Near the close of the session, the three major U.S. stock indexes trimmed their earlier losses and the Dow briefly traded in positive territory.

The Dow Jones industrial average was down 51.70 points, or 0.38 percent, to end at 13,543.40. The Standard & Poor’s 500 Index was down 7.48 points, or 0.50 percent, at 1,502.17. The Nasdaq Composite Index was down 15.20 points, or 0.54 percent, at 2,795.18.

Citigroup was at $35.90, down 4.9 percent, on the New York Stock Exchange.

A report showing stronger-than-expected growth in the vast service sector last month briefly helped major stock indexes cut their losses, but the pressure from financial shares kept the market on the defensive.

Concerns about the banking sector and its exposure to U.S. subprime mortgage loans triggered a sell-off in risky assets, including stocks, in August and September and pushed up the cost of interbank borrowing sharply.

Citi’s announcement suggested the worst was far from over,

signalling a rough road ahead for the economy and perhaps more interest-rate cuts from the Federal Reserve.

That initially prompted dealers to nudge Treasury notes higher on the view that the Fed’s pre-emptive rate cuts to date may not have been enough to ward off a wider downturn.

But traders took profits by late afternoon, nudging the two-year note 2/32 lower in price for a yield of 3.70 percent. The benchmark 10-year note was down 8/32 to yield 4.35 percent. Bond yields move inversely to price.

In the money market, interbank lending rates for two-month and three-month dollar deposits rose to 4.875 percent at their daily fixing. Both rates stood above implied Fed funds for the period -- indicating stress in the money market.

Interbank borrowing costs shot up in August and September following the fallout in U.S. subprime mortgages and the near closure of the short-term asset-backed commercial paper market.

In currencies, the dollar hit a one-week low of 114.03 yen before recovering some of those losses to trade at 114.38, still down 0.4 percent.

The euro was quoted at $1.4467, down 0.3 percent from $1.4507 late on Friday, but near last week’s record high of $1.4528.

Emerging market stocks, as measured by MSCI, were down 1.7 percent, while emerging sovereign spreads tightened by 1 basis point.

In overseas stock trading, the FTSEurofirst 300 index of pan-European shares slipped 0.7 percent, or 10.65 points, to 1,549.22, its lowest close since October 22.

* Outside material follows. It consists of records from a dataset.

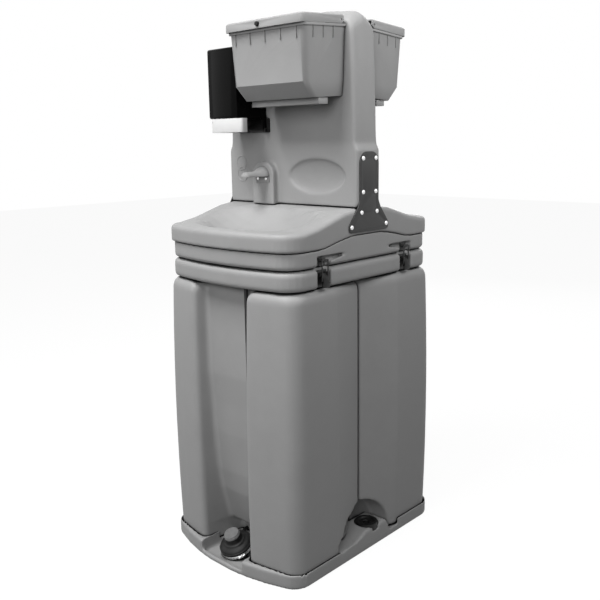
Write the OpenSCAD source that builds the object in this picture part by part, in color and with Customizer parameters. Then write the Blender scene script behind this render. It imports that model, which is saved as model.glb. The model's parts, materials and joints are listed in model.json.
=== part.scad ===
// Portable handwash station for two people: two tanks on a pallet base, a collar ring,
// a saddle deck with two bowls, and a tower with spouts, soap dispensers and towel boxes.
// Millimetres. The origin is on the floor at the centre of the base, and -Y is the front.

/* [Tanks] */
// Width of the tanks at their belly
tank_w = 509; // [460:1:560]
// Depth over both tanks, at their corners
tank_d = 603; // [560:1:660]
// Height of the tanks
tank_h = 774; // [680:1:860]
// How far the front and rear faces bow out
tank_bow = 36; // [20:1:50]
// How much narrower each side is at the top than at the belly
belly_in = 8; // [4:1:12]
// Wall of the tanks
tank_wall = 6; // [4:0.5:8]
// Radius of the tank's outer corners
tank_corner_r = 50; // [36:1:58]
// Radius of the shoulder at the top
shoulder_r = 28; // [20:1:34]
// Half width of the recess between the two columns
recess_half = 97; // [86:1:106]
// Depth of the recess at the top
recess_d = 48; // [36:1:56]
// Depth of the recess behind the pump
recess_foot_d = 142; // [130:1:150]
// Half width that the side flanks come in to at the seam
seam_half = 215; // [200:1:225]
// Distance of the flank's edge from the seam
flank_y = 132; // [115:1:145]
// Gap at the seam between the tanks
seam_gap = 3; // [2:0.5:6]
// Radius of the arch at the foot of the seam
arch_r = 101; // [92:1:106]

/* [Base] */
// Height of the floor that the tanks stand on
floor_h = 20; // [14:1:24]
// Height of the curb round the tanks
curb_h = 44; // [38:1:50]
// Bow of the base at the front and rear
base_bow = 57; // [50:1:64]
// Radius of the base's corners
base_corner_r = 36; // [28:1:44]
// Height of the low wall in front of the pump
lip_h = 15; // [12:1:18]
// Height of the lobe that holds the ballast plug
lobe_h = 60; // [54:1:66]
// Radius of the ballast plug
plug_r = 34; // [28:1:36]

/* [Ring, pan and deck] */
// Height of the collar ring's edge
ring_h = 49.5; // [42:0.5:58]
// Height of the land that the pan stands on, above the ring's edge
land_h = 5.5; // [3:0.5:8]
// Height of the pan at the front
pan_h = 44; // [36:1:54]
// Rise of the parting line from the front to the middle
parting_rise = 24; // [16:1:30]
// Height of the deck's rim above the parting line at the front
rim_h = 47; // [40:1:56]
// Rise of the deck's rim from the front to the tower
deck_rise = 46; // [36:1:54]
// Radius of the deck's top edge
deck_edge_r = 12; // [8:1:16]
// Half width of a bowl
bowl_a = 192; // [170:1:200]
// Half depth of a bowl
bowl_b = 108; // [96:1:112]
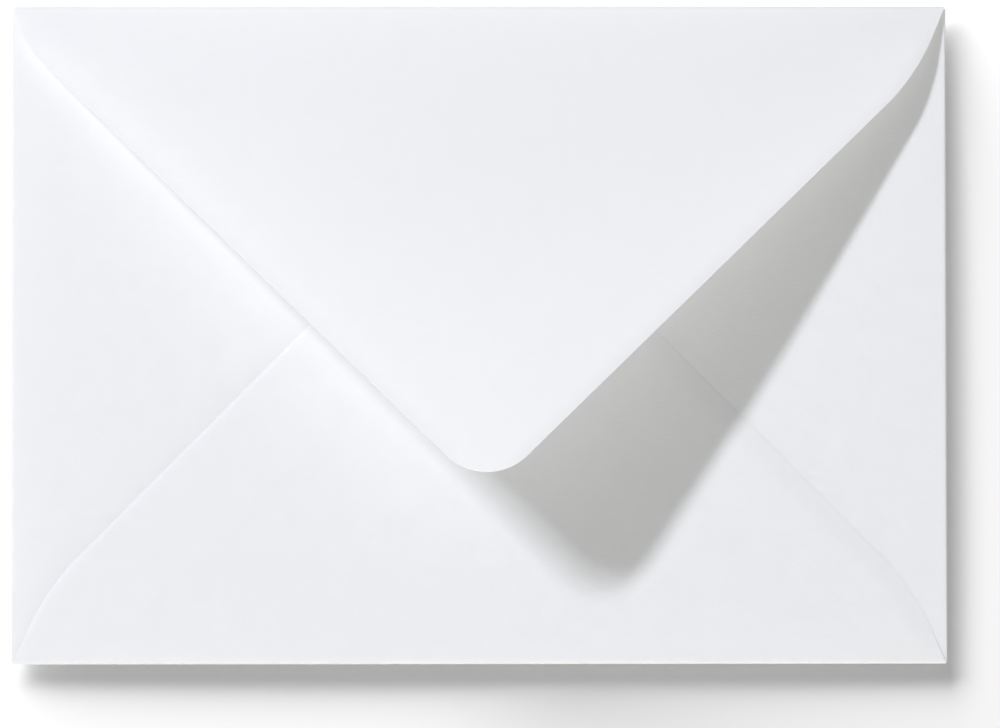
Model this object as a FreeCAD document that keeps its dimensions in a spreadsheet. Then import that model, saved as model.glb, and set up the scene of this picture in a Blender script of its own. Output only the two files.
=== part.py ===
import FreeCAD, Part
import math
import os
import Sketcher

os.makedirs("parts", exist_ok=True)
doc = FreeCAD.newDocument("paper_envelope")

# A diagonal-seam envelope folded from one die-cut sheet. It lies on its front panel with
# the pocket above it. The two side flaps fold in first, the bottom flap is glued over them,
# and the closing flap stands a little open above all of them. X runs along the width, Y
# from the bottom fold to the top fold, and Z upwards from the front panel's outer face.
driving_sizes = {
    "envelope_width": 162,
    "envelope_height": 114,
    "paper_thickness": 0.16,
    "pocket_gap": 1.0,
    "corner_relief": 0.1,
    "closing_flap_opening": 14,
    "side_flap_gap": 30,
    "side_flap_lead_reach": 12,
    "side_flap_lead_inset": 0.8,
    "side_flap_shoulder_radius": 9,
    "side_flap_tip_radius": 12,
    "bottom_flap_length": 83.7,
    "bottom_flap_lead_reach": 5.5,
    "bottom_flap_lead_inset": 2,
    "bottom_flap_shoulder_radius": 30,
    "bottom_flap_tip_radius": 9.7,
    "closing_flap_length": 82.7,
    "closing_flap_left_lead_reach": 4.2,
    "closing_flap_left_lead_inset": 1.05,
    "closing_flap_left_shoulder_radius": 10,
    "closing_flap_right_lead_reach": 4.6,
    "closing_flap_right_lead_inset": 1.4,
    "closing_flap_right_shoulder_radius": 27,
    "closing_flap_tip_radius": 9.7,
    "closing_flap_tip_shift": 1.25,
}
sheet = doc.addObject("Spreadsheet::Sheet", "sizes")
for row, (alias, size) in enumerate(driving_sizes.items(), start=1):
    sheet.set(f"A{row}", alias)
    sheet.set(f"B{row}", str(size))
    sheet.setAlias(f"B{row}", alias)
doc.recompute()


def fold_radius(layers):
    """Outside radius of a fold that wraps the pocket and this many layers of paper."""
    return f"((sizes.pocket_gap + {layers} * sizes.paper_thickness) / 2)"


# The side folds wrap the front panel and a side flap, the bottom fold also its own flap,
# and the top fold also the closing flap, as if that flap were shut.
side_radius = fold_radius(2)
bottom_radius = fold_radius(3)
top_radius = fold_radius(4)

left_edge = f"(-sizes.envelope_width / 2 + {side_radius})"
bottom_edge = f"(-sizes.envelope_height / 2 + {bottom_radius})"
top_edge = f"(sizes.envelope_height / 2 - {top_radius})"
side_fold_span = f"({top_edge} - {bottom_edge} - 2 * sizes.corner_relief)"
cross_fold_span = f"(-2 * {left_edge} - 2 * sizes.corner_relief)"

x_axis = FreeCAD.Vector(1, 0, 0)
y_axis = FreeCAD.Vector(0, 1, 0)
z_axis = FreeCAD.Vector(0, 0, 1)
half_turn = 180


def number(formula):
    """Value of a formula that reads the sheet."""
    value = sheet.evalExpression(formula)
    return float(getattr(value, "Value", value))


def origin_plane(body, role):
    return next(plane for plane in body.Origin.OriginFeatures if plane.Role == role)


def new_sketch(body, name, role, turn=FreeCAD.Rotation(), **offsets):
    """Sketch on an origin plane, turned and moved by formulas for x, y, z or the angle."""
    sketch = body.newObject("Sketcher::SketchObject", name)
    sketch.AttachmentSupport = [(origin_plane(body, role), "")]
    sketch.MapMode = "FlatFace"
    sketch.AttachmentOffset = FreeCAD.Placement(FreeCAD.Vector(), turn)
    for direction, formula in offsets.items():
        path = "Rotation.Angle" if direction == "angle" else f"Base.{direction}"
        sketch.setExpression(f"AttachmentOffset.{path}", formula)
    return sketch


def bind(sketch, name, formula, kind, *geometry):
    """Dimension of a sketch, named and tied to a formula."""
    index = sketch.addConstraint(Sketcher.Constraint(kind, *geometry, number(formula)))
    sketch.renameConstraint(index, name)
    sketch.setExpression(f"Constraints.{name}", formula)


def pad(body, sketch, name, length):
    leaf = body.newObject("PartDesign::Pad", name)
    leaf.Profile = sketch
    leaf.setExpression("Length", length)
    sketch.Visibility = False
    return leaf


def add_front_panel(body):
    sketch = new_sketch(body, "front_outline", "XY_Plane")
    left, bottom, top = number(left_edge), number(bottom_edge), number(top_edge)
    corners = [(left, bottom), (-left, bottom), (-left, top), (left, top)]
    points = [FreeCAD.Vector(x, y, 0) for x, y in corners]
    for start, end in zip(points, points[1:] + points[:1]):
        sketch.addGeometry(Part.LineSegment(start, end))
    for side in range(4):
        sketch.addConstraint(Sketcher.Constraint("Coincident", side, 2, (side + 1) % 4, 1))
    for side, direction in enumerate(("Horizontal", "Vertical", "Horizontal", "Vertical")):
        sketch.addConstraint(Sketcher.Constraint(direction, side))
    bind(sketch, "left", f"-{left_edge}", "DistanceX", 0, 1, -1, 1)
    bind(sketch, "right", f"-{left_edge}", "DistanceX", -1, 1, 0, 2)
    bind(sketch, "bottom", f"-{bottom_edge}", "DistanceY", 0, 1, -1, 1)
    bind(sketch, "top", top_edge, "DistanceY", -1, 1, 2, 1)
    return pad(body, sketch, "front_panel", "sizes.paper_thickness")


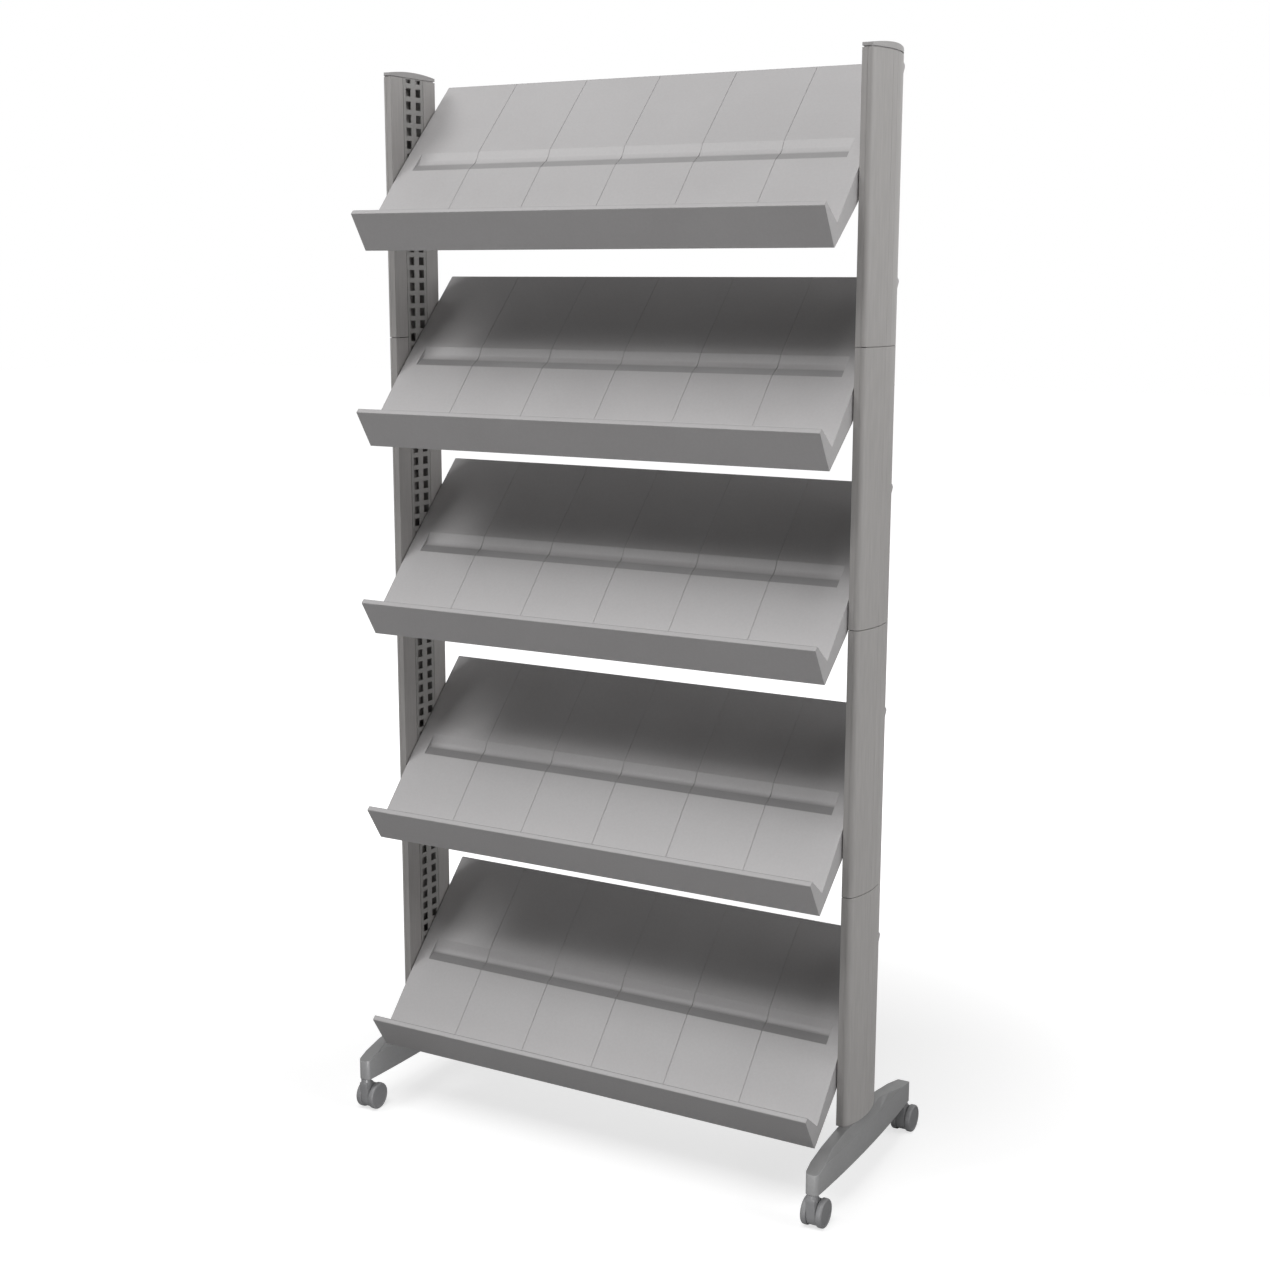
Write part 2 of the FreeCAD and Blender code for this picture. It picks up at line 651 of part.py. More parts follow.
def caster_wheel(label):
    """A wheel turned about its own x axis, bored from its inner face at x = 0, with a closed outer face."""
    body = new_body(label)
    bore = "axle_radius + bore_clearance"
    floor = "wheel_width - wheel_skin"
    section = new_sketch(body, "section", "XY_Plane")
    draw(section, [("0", bore), (floor, bore), (floor, "0"), ("wheel_width", "0"),
                   ("wheel_width", "wheel_radius - wheel_chamfer"),
                   ("wheel_width - wheel_chamfer", "wheel_radius"), ("0", "wheel_radius")])
    turning = body.newObject("PartDesign::Revolution", f"{label}_turned")
    turning.Profile = section
    turning.ReferenceAxis = (origin_part(body, "X_Axis"), [""])
    turning.Angle = 360
    return body


def build_uprights():
    for side, sign in signs.items():
        turned = side == "left"
        x = f"{sign}bay_width / 2"
        place(post(f"post_{side}"), x, post_y, "0", turned)
        for number in range(1, cover_count + 1):
            lowest = number == cover_count
            length = (f"top_height - {cover_count - 1} * module_length - base_height" if lowest
                      else "module_length - seam_gap")
            bottom = "base_height" if lowest else f"top_height - {number} * module_length + seam_gap"
            place(cover(f"cover_{side}_{number}", length), x, post_y, bottom, turned)
        place(cap(f"cap_{side}"), x, post_y, "top_height", turned)


def build_shelves():
    """Hangs the shelves in whole rows, spread alike between the top and the feet at any height."""
    first, last = shelf_rows[0], shelf_rows[-1]
    for number, row in enumerate(shelf_rows, 1):
        hung = f"({first} + round(({lowest_row} - {first}) * {row - first} / {last - first}))"
        z = f"top_height - {hung} * hole_pitch - hook_row_rise"
        place(shelf(f"shelf_{number}"), "0", post_y, z)
        for side, sign in signs.items():
            place(bracket(f"bracket_{side}_{number}", sign), f"{sign}bay_width / 2", post_y, z)


def build_feet():
    for side, sign in signs.items():
        place(foot(f"foot_{side}", sign), f"{sign}({foot_x})", post_y, "0")
        for end, y in (("front", "-bolt_spread / 2"), ("rear", "bolt_spread / 2")):
            place(foot_bolt(f"foot_bolt_{end}_{side}"), f"{sign}(bay_width / 2 + post_depth / 2)",
                  f"{post_y} + {y}", "foot_underside + bolt_seat")


def build_casters():
    wheel_x = "web_width / 2 + wheel_gap"
    for end, reach in (("front", "-caster_front"), ("rear", "caster_back")):
        for side, sign in signs.items():
            name = f"caster_{end}_{side}"
            x = f"{sign}({foot_x})"
            y = f"{post_y} + {reach}"
            place(caster_fork(f"{name}_fork"), x, y, "0")
            place(caster_axle(f"{name}_axle"), x, f"{y} + caster_trail", "wheel_radius")
            for half, way in (("inner", -1), ("outer", 1)):
                outwards = way if side == "right" else -way
                place(caster_wheel(f"{name}_wheel_{half}"), f"{x} + {outwards} * ({wheel_x})",
                      f"{y} + caster_trail", "wheel_radius", turned=outwards < 0)


def check_states():
    doc.recompute()
    for thing in doc.Objects:
        if "Invalid" in thing.State or "Error" in thing.State:
            raise RuntimeError(f"{thing.Label} failed: {thing.State}")
    for body in bodies:
        if body.Shape.isNull() or not body.Shape.isValid() or len(body.Shape.Solids) != 1:
            raise RuntimeError(f"{body.Label} isn't one valid solid")


build_uprights()
build_shelves()
build_feet()
build_casters()
check_states()
os.makedirs("parts", exist_ok=True)
for body in bodies:
    body.Shape.exportStep(f"parts/{body.Label}.step")
print(len(bodies), "sub-parts written")
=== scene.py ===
import bpy, bmesh, json, math
from mathutils import Matrix, Vector

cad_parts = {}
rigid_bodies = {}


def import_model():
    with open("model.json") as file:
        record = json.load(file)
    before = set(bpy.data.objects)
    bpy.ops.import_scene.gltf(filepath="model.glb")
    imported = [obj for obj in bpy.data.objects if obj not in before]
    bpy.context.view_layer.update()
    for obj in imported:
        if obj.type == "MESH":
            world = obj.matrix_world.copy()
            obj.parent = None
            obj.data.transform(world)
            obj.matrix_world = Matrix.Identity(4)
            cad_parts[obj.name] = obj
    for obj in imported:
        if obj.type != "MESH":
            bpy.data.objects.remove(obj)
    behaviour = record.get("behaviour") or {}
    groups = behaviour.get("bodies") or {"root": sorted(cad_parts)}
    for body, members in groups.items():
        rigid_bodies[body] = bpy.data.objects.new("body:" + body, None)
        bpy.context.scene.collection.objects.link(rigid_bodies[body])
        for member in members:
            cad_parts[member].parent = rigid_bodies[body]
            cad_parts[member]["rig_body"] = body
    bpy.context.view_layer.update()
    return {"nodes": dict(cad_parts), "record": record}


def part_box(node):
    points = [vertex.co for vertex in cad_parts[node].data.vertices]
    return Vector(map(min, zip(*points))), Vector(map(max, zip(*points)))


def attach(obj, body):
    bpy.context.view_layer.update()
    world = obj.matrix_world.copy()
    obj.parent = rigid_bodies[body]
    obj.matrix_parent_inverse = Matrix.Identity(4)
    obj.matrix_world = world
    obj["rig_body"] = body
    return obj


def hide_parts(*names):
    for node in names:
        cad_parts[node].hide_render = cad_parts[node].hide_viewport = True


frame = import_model()
nodes = frame["nodes"]
slotOf = {row["node"]: row["material_slot"] for row in frame["record"]["subparts"]}
touch = 0.00001  # points nearer than this are one
flatAngle = 0.5  # faces that turn less than this many degrees are one
print("frame loaded:", len(nodes), "nodes")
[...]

In Tokyo, the benchmark Nikkei fell 1.5 percent, or 248.56 points, to end at 16,268.92, its lowest close since September 18.

In the oil market, U.S. light crude for December delivery fell $1.95, or 2 percent, to settle at $93.98 per barrel on the New York Mercantile Exchange. Last week, it surged past $96 for the first time on concerns about the impact on U.S. economic growth from turmoil in the finance industry.

December gold on the COMEX division of the New York Mercantile Exchange hit a contract high of $814.20 an ounce, buoyed by flight-to-quality demand. COMEX December gold rose $2.30 to end at $810.80 an ounce.